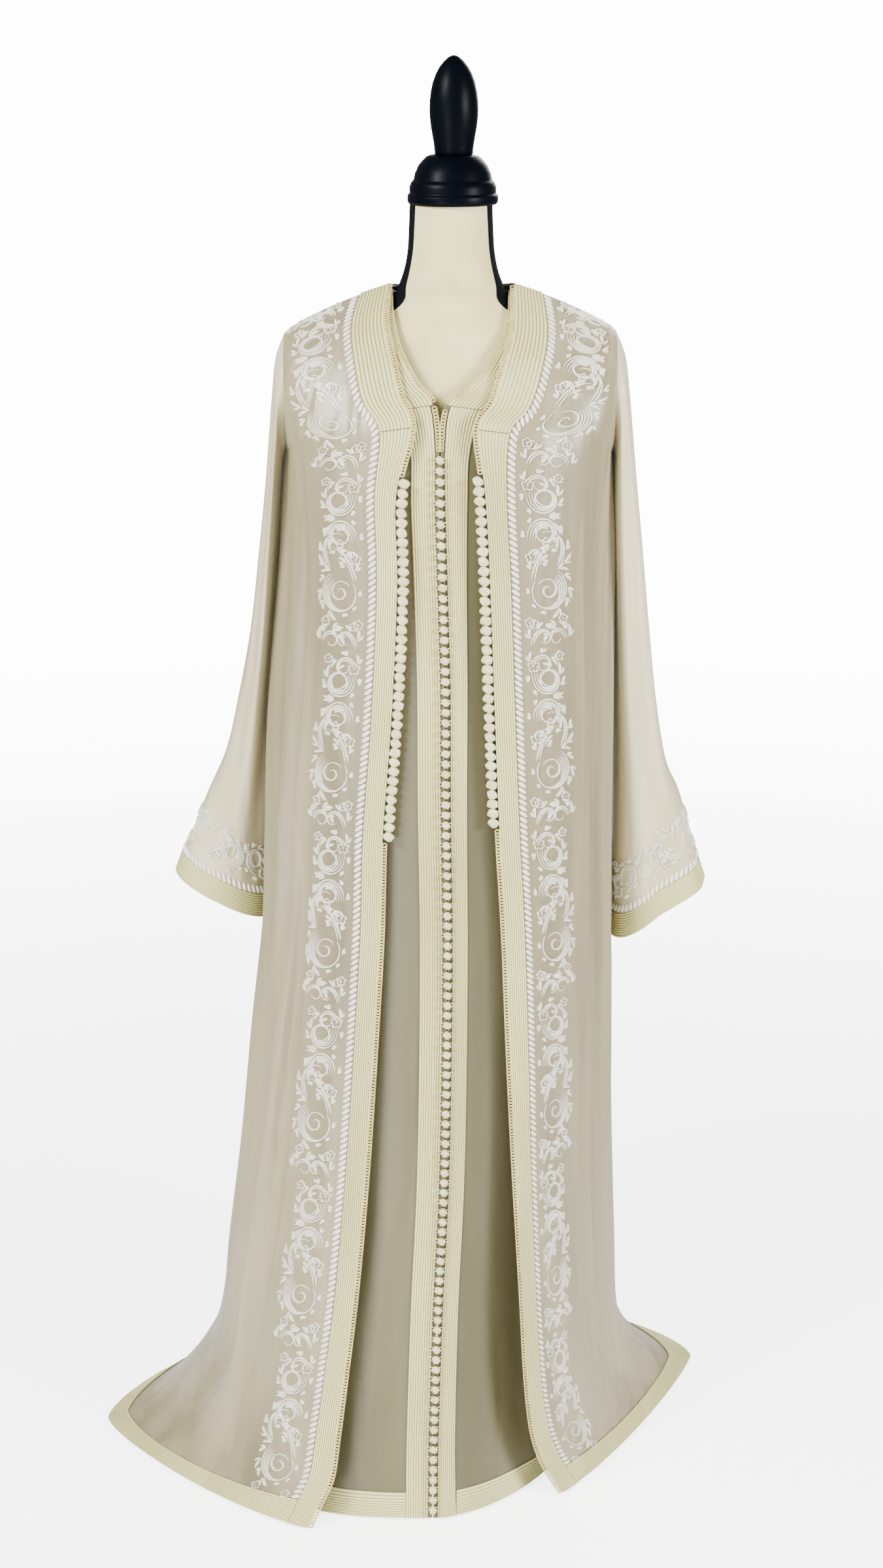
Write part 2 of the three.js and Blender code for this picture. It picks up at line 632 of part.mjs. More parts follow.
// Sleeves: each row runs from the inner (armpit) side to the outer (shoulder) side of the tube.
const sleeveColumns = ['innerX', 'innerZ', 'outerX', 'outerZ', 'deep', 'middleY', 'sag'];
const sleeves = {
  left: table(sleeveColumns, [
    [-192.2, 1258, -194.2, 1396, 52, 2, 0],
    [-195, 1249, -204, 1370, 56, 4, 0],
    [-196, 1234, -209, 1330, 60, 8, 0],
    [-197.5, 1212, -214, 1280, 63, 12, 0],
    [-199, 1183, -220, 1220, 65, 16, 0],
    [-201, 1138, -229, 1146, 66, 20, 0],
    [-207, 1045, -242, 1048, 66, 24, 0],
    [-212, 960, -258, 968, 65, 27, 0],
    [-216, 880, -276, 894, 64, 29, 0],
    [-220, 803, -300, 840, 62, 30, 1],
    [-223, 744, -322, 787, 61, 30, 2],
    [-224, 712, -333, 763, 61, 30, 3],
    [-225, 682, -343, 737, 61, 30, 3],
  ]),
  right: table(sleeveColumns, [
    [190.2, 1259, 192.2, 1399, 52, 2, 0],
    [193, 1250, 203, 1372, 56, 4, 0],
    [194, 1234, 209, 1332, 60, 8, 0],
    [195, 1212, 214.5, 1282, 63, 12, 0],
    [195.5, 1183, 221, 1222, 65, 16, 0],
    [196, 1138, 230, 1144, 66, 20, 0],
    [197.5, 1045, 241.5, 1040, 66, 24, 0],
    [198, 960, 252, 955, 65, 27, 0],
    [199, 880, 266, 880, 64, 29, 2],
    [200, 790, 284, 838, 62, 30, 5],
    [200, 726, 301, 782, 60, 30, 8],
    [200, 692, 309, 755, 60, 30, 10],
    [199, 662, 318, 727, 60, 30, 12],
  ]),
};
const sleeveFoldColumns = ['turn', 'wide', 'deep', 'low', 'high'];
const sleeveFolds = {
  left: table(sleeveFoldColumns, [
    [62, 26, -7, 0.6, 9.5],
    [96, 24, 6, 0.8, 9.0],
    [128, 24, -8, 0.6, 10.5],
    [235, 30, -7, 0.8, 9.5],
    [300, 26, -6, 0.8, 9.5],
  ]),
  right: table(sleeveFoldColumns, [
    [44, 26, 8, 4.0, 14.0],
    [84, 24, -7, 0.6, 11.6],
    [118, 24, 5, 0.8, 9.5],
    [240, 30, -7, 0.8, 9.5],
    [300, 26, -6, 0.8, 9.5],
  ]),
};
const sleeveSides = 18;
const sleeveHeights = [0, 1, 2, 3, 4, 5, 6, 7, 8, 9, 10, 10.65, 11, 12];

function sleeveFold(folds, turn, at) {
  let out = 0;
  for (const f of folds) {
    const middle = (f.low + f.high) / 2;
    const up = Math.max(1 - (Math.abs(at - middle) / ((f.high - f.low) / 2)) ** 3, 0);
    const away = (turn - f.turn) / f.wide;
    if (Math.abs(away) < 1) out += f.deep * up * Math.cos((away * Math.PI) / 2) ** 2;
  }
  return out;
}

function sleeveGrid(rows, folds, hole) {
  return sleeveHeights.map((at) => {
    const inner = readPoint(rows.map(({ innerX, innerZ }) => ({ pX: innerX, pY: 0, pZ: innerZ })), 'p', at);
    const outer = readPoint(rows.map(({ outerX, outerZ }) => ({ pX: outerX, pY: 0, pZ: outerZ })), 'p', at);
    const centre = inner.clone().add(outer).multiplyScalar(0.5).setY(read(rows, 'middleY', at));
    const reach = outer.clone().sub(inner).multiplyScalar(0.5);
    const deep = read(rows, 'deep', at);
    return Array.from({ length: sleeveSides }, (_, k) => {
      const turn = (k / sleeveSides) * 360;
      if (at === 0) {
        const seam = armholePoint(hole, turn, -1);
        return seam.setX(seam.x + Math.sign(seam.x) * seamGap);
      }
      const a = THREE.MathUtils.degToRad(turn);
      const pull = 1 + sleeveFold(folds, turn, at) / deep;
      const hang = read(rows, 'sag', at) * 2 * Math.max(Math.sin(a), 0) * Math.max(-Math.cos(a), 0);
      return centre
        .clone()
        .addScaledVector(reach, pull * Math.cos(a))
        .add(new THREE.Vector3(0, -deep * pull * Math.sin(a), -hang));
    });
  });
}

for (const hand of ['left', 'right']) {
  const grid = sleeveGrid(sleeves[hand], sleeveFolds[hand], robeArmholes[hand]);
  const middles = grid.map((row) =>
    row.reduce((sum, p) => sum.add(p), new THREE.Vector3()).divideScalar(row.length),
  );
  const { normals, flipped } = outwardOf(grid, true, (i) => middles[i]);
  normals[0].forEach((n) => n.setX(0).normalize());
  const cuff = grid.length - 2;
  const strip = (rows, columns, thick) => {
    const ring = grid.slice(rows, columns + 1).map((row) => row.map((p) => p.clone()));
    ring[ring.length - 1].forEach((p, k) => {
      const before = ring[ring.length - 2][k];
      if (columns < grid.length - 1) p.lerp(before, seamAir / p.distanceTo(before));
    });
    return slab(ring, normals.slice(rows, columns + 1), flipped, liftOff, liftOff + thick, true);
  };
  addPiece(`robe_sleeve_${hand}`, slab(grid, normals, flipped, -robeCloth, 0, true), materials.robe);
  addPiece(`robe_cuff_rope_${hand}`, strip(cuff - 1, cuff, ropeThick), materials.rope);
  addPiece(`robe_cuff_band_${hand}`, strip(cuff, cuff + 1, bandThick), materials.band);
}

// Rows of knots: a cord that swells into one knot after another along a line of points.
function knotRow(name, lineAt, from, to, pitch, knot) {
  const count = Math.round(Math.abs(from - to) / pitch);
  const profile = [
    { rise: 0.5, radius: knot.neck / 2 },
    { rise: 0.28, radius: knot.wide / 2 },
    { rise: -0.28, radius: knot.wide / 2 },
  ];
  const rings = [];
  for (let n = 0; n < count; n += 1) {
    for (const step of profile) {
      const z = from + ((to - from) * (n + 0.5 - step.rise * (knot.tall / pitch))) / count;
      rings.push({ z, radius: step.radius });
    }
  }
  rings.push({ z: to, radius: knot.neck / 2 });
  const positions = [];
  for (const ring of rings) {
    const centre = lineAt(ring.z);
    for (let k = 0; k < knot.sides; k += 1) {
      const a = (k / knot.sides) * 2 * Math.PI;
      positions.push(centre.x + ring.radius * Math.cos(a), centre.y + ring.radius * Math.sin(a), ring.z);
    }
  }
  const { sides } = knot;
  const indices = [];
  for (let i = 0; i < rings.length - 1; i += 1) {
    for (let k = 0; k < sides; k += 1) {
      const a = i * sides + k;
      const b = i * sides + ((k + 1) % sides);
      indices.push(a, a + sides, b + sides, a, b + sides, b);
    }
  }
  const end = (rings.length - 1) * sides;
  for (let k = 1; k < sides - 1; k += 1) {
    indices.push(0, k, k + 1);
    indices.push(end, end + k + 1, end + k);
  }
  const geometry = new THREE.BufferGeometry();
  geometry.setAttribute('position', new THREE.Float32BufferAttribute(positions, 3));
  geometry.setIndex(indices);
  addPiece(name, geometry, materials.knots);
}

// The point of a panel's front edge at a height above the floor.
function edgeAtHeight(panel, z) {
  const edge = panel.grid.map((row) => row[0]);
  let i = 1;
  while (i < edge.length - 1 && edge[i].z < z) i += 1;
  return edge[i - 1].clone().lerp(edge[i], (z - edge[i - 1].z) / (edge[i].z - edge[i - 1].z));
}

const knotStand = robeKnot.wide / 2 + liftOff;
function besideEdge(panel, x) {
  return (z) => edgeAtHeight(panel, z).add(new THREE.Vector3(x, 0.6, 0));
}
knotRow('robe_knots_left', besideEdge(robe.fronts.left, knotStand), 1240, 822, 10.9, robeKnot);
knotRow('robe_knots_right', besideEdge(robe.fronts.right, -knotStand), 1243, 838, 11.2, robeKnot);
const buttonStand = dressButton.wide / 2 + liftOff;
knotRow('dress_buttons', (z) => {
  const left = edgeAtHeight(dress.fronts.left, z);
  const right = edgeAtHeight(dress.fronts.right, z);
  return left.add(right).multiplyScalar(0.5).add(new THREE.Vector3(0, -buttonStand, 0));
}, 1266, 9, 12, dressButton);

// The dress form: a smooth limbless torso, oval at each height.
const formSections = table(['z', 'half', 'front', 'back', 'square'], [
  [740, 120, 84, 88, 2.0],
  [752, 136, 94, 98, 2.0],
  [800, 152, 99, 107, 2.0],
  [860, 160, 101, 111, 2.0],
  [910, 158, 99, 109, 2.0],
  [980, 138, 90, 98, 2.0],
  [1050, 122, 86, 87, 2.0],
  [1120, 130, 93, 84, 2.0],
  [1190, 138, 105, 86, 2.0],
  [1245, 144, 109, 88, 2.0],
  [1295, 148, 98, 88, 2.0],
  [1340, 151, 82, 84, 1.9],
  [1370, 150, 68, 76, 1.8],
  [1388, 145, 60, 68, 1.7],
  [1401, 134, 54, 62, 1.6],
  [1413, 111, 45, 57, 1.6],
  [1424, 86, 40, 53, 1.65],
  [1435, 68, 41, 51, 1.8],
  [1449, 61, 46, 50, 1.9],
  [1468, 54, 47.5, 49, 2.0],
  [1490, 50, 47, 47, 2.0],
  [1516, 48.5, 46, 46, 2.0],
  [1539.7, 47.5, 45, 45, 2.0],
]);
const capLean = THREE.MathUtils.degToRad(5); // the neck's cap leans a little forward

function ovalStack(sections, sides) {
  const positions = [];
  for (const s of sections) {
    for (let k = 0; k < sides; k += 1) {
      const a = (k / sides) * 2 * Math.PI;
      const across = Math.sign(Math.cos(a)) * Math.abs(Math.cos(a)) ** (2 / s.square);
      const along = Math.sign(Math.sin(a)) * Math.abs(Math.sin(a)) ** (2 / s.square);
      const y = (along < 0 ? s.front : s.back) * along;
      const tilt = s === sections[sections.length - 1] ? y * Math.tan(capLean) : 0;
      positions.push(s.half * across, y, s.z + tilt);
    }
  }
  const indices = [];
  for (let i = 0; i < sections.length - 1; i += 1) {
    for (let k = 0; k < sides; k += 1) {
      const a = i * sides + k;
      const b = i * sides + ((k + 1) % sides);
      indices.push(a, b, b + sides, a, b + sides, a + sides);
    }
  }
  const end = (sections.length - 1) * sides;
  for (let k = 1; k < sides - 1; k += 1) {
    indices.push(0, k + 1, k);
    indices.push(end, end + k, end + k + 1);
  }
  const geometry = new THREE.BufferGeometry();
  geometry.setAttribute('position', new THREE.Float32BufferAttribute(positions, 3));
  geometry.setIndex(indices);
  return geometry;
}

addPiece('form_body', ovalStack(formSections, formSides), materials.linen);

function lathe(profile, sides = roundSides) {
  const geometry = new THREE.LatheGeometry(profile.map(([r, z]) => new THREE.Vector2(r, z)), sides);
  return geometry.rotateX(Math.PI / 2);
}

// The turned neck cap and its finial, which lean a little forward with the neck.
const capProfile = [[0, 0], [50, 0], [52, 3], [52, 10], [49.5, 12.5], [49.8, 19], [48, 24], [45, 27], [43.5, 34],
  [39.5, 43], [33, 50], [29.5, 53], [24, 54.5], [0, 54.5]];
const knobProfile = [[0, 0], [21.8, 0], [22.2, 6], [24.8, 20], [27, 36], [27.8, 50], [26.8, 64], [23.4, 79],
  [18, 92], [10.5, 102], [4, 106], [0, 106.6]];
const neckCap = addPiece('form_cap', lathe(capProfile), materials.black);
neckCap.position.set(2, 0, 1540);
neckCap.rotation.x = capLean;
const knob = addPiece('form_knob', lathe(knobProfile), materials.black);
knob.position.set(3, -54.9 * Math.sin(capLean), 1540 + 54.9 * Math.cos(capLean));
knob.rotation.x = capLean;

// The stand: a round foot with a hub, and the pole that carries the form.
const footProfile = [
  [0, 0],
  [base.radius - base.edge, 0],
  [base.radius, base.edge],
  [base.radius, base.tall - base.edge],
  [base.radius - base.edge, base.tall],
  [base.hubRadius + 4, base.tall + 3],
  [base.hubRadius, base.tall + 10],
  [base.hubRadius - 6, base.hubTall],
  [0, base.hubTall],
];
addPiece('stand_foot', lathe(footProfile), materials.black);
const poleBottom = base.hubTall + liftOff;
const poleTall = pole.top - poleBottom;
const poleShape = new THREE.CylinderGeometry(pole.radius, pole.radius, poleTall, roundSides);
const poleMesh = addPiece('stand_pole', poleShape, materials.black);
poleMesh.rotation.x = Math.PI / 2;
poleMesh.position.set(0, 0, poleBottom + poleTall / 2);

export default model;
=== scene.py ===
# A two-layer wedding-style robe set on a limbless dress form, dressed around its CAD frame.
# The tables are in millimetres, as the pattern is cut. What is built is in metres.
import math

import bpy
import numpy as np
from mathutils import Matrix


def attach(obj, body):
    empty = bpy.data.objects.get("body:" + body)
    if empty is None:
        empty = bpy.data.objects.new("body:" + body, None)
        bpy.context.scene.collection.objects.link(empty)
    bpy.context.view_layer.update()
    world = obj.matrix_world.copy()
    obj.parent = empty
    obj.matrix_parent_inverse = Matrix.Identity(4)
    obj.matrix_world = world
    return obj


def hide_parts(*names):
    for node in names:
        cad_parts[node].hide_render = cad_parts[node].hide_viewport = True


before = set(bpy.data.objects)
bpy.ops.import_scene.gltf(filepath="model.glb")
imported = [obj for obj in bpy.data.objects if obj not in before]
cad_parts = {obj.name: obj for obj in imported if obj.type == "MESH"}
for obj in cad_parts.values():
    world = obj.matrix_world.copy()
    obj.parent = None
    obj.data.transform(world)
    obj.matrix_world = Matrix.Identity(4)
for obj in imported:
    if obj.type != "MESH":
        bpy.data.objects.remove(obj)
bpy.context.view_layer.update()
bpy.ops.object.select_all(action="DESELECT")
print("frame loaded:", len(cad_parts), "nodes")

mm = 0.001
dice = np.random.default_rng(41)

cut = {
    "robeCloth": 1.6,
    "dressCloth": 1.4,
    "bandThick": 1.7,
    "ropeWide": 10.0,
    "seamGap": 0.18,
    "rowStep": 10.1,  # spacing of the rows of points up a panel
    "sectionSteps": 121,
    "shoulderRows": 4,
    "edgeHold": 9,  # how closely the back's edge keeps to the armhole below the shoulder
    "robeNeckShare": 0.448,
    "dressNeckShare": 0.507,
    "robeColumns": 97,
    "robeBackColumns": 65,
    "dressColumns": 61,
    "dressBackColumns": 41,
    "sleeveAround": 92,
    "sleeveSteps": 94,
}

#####

→ **Written exercise**:
Extract the run of lines that opens with the line containing "carries the form." and closes with the line containing "bpy.data.objects.remove(obj)"; reproduce it exactly and add nothing.

→ **Reply to the task**:
// The stand: a round foot with a hub, and the pole that carries the form.
const footProfile = [
  [0, 0],
  [base.radius - base.edge, 0],
  [base.radius, base.edge],
  [base.radius, base.tall - base.edge],
  [base.radius - base.edge, base.tall],
  [base.hubRadius + 4, base.tall + 3],
  [base.hubRadius, base.tall + 10],
  [base.hubRadius - 6, base.hubTall],
  [0, base.hubTall],
];
addPiece('stand_foot', lathe(footProfile), materials.black);
const poleBottom = base.hubTall + liftOff;
const poleTall = pole.top - poleBottom;
const poleShape = new THREE.CylinderGeometry(pole.radius, pole.radius, poleTall, roundSides);
const poleMesh = addPiece('stand_pole', poleShape, materials.black);
poleMesh.rotation.x = Math.PI / 2;
poleMesh.position.set(0, 0, poleBottom + poleTall / 2);

export default model;
=== scene.py ===
# A two-layer wedding-style robe set on a limbless dress form, dressed around its CAD frame.
# The tables are in millimetres, as the pattern is cut. What is built is in metres.
import math

import bpy
import numpy as np
from mathutils import Matrix


def attach(obj, body):
    empty = bpy.data.objects.get("body:" + body)
    if empty is None:
        empty = bpy.data.objects.new("body:" + body, None)
        bpy.context.scene.collection.objects.link(empty)
    bpy.context.view_layer.update()
    world = obj.matrix_world.copy()
    obj.parent = empty
    obj.matrix_parent_inverse = Matrix.Identity(4)
    obj.matrix_world = world
    return obj


def hide_parts(*names):
    for node in names:
        cad_parts[node].hide_render = cad_parts[node].hide_viewport = True


before = set(bpy.data.objects)
bpy.ops.import_scene.gltf(filepath="model.glb")
imported = [obj for obj in bpy.data.objects if obj not in before]
cad_parts = {obj.name: obj for obj in imported if obj.type == "MESH"}
for obj in cad_parts.values():
    world = obj.matrix_world.copy()
    obj.parent = None
    obj.data.transform(world)
    obj.matrix_world = Matrix.Identity(4)
for obj in imported:
    if obj.type != "MESH":
        bpy.data.objects.remove(obj)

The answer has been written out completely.